§ What to produce
Pick out each line of the records that includes the string "picture", and copy it.

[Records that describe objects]

──────────

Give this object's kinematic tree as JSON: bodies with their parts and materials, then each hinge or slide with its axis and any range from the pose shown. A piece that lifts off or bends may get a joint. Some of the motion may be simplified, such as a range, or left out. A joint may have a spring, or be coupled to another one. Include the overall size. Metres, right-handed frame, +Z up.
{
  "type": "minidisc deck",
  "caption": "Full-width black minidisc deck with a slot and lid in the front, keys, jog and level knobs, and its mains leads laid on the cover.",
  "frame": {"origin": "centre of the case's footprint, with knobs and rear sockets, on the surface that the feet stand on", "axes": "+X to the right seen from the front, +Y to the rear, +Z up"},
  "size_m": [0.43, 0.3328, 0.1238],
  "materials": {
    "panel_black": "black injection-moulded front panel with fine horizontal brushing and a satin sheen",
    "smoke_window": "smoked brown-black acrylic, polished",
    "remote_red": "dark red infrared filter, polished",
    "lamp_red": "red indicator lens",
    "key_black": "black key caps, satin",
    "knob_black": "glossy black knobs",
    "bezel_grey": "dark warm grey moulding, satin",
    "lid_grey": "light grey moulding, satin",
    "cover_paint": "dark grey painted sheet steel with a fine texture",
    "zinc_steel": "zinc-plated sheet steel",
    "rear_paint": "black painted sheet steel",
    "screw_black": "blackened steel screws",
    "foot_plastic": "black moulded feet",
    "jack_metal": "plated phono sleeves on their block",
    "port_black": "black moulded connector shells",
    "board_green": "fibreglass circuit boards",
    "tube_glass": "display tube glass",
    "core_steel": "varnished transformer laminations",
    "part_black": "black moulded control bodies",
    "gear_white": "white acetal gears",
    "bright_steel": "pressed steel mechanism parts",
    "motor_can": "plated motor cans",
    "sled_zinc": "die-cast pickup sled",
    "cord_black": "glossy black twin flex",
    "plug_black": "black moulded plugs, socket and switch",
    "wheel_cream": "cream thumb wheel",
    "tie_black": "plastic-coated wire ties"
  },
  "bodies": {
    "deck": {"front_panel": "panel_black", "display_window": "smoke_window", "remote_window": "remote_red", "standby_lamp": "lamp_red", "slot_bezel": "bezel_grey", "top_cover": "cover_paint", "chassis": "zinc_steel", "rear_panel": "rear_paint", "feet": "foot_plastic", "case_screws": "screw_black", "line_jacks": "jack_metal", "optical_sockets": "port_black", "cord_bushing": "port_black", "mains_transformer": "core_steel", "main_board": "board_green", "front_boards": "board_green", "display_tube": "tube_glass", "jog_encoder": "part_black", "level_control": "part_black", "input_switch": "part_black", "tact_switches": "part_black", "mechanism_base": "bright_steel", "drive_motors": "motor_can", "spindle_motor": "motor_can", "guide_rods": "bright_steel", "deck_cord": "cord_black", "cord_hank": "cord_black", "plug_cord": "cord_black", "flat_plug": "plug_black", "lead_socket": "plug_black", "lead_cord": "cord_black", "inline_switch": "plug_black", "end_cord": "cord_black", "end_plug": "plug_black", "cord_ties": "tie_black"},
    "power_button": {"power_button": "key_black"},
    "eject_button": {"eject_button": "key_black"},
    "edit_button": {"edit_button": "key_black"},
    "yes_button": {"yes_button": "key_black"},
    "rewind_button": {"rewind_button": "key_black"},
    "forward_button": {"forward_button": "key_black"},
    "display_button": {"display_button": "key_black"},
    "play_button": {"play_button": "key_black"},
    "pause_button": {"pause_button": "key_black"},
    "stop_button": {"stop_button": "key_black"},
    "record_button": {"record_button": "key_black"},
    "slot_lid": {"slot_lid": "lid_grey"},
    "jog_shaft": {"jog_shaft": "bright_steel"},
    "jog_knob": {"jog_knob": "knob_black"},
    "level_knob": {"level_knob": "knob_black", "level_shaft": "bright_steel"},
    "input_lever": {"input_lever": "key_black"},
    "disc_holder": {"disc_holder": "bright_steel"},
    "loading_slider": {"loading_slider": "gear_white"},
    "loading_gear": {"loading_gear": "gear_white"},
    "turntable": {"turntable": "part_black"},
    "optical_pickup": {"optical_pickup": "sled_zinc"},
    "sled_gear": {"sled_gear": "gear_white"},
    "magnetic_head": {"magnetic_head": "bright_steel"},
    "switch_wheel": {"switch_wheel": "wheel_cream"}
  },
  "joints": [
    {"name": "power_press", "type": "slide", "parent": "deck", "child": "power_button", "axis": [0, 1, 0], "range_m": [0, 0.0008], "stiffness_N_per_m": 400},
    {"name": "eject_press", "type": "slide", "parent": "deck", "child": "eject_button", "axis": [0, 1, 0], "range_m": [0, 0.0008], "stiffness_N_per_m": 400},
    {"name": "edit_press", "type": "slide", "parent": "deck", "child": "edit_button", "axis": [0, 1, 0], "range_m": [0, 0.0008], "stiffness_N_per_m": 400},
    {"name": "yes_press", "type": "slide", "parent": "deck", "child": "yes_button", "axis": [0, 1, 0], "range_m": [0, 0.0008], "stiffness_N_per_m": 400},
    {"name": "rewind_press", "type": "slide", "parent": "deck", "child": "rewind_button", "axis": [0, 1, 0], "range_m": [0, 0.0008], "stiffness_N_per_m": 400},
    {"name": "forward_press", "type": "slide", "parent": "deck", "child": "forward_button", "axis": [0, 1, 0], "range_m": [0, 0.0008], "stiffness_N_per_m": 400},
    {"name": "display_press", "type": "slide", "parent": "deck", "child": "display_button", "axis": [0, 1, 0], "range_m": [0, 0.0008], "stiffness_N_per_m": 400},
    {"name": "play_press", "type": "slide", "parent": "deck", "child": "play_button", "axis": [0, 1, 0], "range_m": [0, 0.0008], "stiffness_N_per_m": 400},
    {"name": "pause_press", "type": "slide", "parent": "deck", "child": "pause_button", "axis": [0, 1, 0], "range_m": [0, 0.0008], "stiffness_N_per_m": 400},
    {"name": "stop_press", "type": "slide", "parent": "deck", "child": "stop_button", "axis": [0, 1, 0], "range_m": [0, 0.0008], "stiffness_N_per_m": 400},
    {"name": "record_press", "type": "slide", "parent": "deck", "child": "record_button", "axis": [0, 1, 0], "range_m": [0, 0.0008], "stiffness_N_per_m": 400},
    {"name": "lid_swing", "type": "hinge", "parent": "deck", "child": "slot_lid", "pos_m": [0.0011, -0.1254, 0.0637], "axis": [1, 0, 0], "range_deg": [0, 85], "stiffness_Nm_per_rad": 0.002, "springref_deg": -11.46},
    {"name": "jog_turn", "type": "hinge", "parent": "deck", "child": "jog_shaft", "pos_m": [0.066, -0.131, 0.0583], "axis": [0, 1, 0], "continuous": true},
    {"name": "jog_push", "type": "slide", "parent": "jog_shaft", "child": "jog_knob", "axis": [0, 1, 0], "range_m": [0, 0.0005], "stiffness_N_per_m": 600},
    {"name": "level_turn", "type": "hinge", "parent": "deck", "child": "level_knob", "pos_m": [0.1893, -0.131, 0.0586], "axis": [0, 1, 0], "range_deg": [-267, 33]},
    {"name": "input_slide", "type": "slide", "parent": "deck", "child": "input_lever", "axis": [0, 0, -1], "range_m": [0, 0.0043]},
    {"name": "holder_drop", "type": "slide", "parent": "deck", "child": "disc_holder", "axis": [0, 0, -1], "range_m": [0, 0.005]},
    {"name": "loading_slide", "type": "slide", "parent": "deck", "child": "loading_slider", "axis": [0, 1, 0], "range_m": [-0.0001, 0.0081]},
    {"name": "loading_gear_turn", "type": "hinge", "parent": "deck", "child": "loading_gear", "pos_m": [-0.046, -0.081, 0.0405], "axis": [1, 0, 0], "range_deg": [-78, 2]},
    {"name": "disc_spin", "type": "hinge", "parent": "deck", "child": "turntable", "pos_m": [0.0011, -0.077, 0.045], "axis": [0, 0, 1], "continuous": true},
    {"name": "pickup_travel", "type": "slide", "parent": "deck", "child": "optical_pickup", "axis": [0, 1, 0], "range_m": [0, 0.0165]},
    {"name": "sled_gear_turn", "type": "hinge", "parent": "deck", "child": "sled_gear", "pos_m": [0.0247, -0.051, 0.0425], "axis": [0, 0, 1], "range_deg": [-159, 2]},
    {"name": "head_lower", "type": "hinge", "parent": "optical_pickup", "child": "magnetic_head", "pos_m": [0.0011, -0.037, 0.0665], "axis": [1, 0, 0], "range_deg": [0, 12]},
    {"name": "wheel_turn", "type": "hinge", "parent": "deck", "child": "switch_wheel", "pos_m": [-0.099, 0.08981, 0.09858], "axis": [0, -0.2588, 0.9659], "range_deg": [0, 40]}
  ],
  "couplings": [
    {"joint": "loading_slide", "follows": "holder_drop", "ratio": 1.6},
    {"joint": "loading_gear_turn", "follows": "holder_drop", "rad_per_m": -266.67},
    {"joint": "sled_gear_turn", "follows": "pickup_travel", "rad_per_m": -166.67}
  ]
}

──────────

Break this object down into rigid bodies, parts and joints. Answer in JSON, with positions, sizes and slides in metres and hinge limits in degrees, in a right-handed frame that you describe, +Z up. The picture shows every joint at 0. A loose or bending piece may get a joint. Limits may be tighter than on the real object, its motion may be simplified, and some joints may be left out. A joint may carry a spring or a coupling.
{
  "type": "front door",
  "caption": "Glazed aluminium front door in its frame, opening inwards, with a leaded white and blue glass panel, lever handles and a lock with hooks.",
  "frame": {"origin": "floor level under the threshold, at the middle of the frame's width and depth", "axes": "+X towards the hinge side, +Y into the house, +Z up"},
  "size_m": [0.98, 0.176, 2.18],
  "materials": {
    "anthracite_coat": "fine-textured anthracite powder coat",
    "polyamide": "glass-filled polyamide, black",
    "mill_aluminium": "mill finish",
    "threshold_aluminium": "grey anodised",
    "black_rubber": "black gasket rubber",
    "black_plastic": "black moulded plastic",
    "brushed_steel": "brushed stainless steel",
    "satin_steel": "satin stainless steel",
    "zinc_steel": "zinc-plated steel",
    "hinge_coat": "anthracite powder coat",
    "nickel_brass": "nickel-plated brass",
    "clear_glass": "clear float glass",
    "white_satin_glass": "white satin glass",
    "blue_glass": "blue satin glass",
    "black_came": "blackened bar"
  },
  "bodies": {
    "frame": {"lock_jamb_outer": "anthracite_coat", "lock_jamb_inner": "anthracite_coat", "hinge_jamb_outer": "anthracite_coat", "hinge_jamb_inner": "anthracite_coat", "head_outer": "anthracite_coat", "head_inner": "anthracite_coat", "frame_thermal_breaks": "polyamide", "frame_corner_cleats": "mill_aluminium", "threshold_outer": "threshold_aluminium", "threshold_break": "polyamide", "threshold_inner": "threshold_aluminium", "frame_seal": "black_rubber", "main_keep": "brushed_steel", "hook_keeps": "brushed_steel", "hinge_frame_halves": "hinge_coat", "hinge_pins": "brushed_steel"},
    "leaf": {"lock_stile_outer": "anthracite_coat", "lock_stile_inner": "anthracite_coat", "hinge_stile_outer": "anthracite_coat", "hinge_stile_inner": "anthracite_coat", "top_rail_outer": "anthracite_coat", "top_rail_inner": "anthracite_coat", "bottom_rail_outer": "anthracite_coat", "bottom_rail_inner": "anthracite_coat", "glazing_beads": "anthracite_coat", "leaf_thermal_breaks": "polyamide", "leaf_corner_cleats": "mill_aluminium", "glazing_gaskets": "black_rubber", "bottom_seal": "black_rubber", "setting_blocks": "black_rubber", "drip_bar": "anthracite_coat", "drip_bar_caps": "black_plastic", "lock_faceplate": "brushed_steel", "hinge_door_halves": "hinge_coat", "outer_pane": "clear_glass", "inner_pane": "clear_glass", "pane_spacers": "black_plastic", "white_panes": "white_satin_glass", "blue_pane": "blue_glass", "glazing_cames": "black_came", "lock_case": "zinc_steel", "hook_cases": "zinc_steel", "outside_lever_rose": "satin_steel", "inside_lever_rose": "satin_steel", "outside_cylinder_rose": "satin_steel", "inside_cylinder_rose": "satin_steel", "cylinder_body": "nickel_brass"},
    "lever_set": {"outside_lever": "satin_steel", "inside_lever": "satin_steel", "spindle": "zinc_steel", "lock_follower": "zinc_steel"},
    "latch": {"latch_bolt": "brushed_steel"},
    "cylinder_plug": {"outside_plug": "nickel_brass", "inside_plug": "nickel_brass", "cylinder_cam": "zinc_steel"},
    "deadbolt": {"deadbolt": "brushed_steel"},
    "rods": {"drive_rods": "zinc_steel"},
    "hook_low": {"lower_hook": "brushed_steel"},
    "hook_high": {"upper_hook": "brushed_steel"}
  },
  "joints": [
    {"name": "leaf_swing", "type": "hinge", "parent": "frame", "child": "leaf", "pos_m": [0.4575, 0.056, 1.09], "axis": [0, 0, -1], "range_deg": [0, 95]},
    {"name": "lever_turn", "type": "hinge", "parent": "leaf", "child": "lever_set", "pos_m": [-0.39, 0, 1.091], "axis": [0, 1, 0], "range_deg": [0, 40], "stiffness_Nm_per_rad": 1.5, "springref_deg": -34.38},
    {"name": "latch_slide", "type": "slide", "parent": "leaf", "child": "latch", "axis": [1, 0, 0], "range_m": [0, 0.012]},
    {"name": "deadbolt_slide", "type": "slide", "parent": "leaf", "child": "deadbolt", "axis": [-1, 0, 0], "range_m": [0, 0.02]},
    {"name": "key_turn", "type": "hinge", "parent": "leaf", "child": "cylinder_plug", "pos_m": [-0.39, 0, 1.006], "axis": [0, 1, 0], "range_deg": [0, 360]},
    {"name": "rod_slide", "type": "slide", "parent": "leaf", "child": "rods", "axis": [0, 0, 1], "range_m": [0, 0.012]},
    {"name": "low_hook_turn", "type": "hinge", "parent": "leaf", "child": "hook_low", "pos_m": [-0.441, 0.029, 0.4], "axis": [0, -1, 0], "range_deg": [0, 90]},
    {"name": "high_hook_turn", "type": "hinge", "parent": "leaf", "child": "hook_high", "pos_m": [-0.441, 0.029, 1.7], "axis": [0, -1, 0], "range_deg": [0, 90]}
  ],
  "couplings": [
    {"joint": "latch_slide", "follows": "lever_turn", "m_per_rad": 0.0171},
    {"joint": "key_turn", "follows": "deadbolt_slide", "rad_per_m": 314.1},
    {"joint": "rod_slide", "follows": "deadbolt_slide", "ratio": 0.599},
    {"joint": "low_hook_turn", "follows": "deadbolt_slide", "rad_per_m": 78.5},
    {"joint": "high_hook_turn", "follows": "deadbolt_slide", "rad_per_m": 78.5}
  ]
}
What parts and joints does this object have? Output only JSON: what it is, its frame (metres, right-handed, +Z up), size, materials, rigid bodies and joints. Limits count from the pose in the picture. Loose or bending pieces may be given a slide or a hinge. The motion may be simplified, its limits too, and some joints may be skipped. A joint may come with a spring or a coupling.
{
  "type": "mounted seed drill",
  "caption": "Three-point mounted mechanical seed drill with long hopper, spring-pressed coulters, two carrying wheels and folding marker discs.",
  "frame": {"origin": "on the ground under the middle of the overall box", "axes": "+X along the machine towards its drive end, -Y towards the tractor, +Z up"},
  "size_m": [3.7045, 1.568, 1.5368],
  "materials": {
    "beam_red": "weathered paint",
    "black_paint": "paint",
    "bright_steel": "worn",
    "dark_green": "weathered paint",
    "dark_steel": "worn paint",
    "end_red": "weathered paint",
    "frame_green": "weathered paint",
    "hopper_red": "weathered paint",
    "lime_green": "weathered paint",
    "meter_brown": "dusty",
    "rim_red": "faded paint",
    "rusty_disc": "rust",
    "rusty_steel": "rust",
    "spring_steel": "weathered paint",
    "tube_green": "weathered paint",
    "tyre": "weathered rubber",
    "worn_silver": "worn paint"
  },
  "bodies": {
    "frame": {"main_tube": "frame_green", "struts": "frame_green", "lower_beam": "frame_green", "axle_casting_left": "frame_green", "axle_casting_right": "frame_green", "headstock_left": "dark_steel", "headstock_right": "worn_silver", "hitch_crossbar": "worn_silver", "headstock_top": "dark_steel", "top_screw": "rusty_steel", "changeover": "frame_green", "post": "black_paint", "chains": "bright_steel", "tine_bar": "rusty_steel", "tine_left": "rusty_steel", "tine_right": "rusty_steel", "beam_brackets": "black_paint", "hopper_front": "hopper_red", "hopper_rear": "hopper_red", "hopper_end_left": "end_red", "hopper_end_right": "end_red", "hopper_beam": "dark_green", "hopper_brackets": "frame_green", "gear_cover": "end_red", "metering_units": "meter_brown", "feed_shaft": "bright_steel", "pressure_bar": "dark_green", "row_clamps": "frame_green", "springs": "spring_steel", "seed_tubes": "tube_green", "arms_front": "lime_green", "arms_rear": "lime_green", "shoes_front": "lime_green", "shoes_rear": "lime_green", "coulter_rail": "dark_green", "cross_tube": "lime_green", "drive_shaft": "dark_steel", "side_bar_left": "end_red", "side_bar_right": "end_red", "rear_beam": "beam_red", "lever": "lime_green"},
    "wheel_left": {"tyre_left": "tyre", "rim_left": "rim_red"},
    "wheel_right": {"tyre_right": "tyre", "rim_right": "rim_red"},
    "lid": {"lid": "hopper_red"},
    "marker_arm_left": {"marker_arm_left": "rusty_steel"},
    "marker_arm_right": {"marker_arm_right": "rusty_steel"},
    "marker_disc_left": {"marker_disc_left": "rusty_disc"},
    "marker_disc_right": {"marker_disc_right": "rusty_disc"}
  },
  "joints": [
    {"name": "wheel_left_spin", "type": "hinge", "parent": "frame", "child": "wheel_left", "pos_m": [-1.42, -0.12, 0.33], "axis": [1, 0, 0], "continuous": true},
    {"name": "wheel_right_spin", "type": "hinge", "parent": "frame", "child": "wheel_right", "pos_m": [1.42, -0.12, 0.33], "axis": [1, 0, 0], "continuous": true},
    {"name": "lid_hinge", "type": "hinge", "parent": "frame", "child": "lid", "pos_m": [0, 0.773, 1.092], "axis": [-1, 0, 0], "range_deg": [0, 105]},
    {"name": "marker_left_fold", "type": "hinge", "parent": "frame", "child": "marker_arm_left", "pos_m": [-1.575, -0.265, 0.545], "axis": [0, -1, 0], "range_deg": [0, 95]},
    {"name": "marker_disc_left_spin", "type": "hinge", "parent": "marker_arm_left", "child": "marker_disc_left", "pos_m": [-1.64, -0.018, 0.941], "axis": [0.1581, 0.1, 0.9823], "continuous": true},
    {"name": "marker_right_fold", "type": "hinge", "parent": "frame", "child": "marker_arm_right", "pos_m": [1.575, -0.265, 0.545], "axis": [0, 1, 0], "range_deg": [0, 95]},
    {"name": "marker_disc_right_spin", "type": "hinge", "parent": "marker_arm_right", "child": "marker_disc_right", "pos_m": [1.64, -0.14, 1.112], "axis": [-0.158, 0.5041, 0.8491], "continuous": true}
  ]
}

──────────

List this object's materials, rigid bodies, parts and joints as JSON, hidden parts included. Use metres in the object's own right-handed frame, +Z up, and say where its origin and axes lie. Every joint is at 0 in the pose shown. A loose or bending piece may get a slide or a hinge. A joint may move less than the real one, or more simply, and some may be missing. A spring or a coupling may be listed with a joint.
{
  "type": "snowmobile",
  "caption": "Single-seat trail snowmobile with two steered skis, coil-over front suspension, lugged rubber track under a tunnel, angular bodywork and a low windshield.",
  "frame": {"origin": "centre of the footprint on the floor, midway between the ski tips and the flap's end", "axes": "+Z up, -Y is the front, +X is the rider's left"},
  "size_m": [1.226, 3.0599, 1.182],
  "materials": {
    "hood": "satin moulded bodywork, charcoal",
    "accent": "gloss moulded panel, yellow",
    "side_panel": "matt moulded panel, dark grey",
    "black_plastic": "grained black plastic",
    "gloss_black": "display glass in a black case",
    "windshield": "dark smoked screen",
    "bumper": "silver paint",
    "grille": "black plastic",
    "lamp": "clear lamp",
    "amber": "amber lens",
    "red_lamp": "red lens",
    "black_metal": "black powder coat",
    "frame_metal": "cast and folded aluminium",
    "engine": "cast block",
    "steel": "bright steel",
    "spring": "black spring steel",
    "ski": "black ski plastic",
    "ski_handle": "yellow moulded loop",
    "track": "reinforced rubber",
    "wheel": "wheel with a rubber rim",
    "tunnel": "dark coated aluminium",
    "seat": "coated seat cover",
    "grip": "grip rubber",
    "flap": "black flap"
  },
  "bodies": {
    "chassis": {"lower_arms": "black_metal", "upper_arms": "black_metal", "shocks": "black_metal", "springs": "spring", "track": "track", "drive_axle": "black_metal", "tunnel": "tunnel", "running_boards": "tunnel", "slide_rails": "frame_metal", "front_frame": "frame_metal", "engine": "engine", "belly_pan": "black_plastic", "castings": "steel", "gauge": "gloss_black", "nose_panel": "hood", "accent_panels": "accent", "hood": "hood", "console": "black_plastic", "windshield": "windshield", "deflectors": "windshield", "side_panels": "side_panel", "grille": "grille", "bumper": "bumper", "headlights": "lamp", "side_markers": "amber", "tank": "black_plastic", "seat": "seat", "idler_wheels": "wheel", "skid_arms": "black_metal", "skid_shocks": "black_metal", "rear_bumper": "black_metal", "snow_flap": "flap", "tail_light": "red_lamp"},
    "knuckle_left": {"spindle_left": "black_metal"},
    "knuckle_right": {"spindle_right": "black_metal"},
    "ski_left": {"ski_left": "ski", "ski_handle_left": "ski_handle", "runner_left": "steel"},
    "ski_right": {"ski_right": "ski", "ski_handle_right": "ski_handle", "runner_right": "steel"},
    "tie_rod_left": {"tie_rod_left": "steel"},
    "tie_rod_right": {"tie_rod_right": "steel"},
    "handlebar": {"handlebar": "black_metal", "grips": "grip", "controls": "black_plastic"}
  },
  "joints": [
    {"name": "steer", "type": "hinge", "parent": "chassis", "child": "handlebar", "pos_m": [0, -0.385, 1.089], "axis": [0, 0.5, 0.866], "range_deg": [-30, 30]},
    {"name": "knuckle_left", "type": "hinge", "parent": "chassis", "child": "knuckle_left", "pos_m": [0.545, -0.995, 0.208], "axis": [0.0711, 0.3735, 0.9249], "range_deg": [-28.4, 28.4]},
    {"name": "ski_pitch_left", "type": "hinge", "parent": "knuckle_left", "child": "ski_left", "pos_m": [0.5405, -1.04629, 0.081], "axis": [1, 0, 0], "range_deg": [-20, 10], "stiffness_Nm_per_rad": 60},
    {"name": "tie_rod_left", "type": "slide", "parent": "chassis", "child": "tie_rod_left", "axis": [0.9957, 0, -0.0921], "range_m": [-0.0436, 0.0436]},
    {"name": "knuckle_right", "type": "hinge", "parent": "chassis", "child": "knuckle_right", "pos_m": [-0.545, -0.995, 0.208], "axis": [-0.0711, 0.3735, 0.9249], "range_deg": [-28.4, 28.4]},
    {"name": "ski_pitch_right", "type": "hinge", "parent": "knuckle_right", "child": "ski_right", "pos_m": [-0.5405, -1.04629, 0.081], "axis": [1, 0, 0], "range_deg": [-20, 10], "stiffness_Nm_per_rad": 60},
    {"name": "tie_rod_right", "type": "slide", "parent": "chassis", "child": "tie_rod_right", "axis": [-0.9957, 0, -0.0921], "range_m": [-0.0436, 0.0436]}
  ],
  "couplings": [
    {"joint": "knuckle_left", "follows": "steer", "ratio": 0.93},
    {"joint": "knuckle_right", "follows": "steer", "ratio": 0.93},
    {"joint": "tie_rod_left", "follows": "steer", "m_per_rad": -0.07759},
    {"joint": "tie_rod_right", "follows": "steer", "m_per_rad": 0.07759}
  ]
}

──────────

§ Answer to the task
Break this object down into rigid bodies, parts and joints. Answer in JSON, with positions, sizes and slides in metres and hinge limits in degrees, in a right-handed frame that you describe, +Z up. The picture shows every joint at 0. A loose or bending piece may get a joint. Limits may be tighter than on the real object, its motion may be simplified, and some joints may be left out. A joint may carry a spring or a coupling.
What parts and joints does this object have? Output only JSON: what it is, its frame (metres, right-handed, +Z up), size, materials, rigid bodies and joints. Limits count from the pose in the picture. Loose or bending pieces may be given a slide or a hinge. The motion may be simplified, its limits too, and some joints may be skipped. A joint may come with a spring or a coupling.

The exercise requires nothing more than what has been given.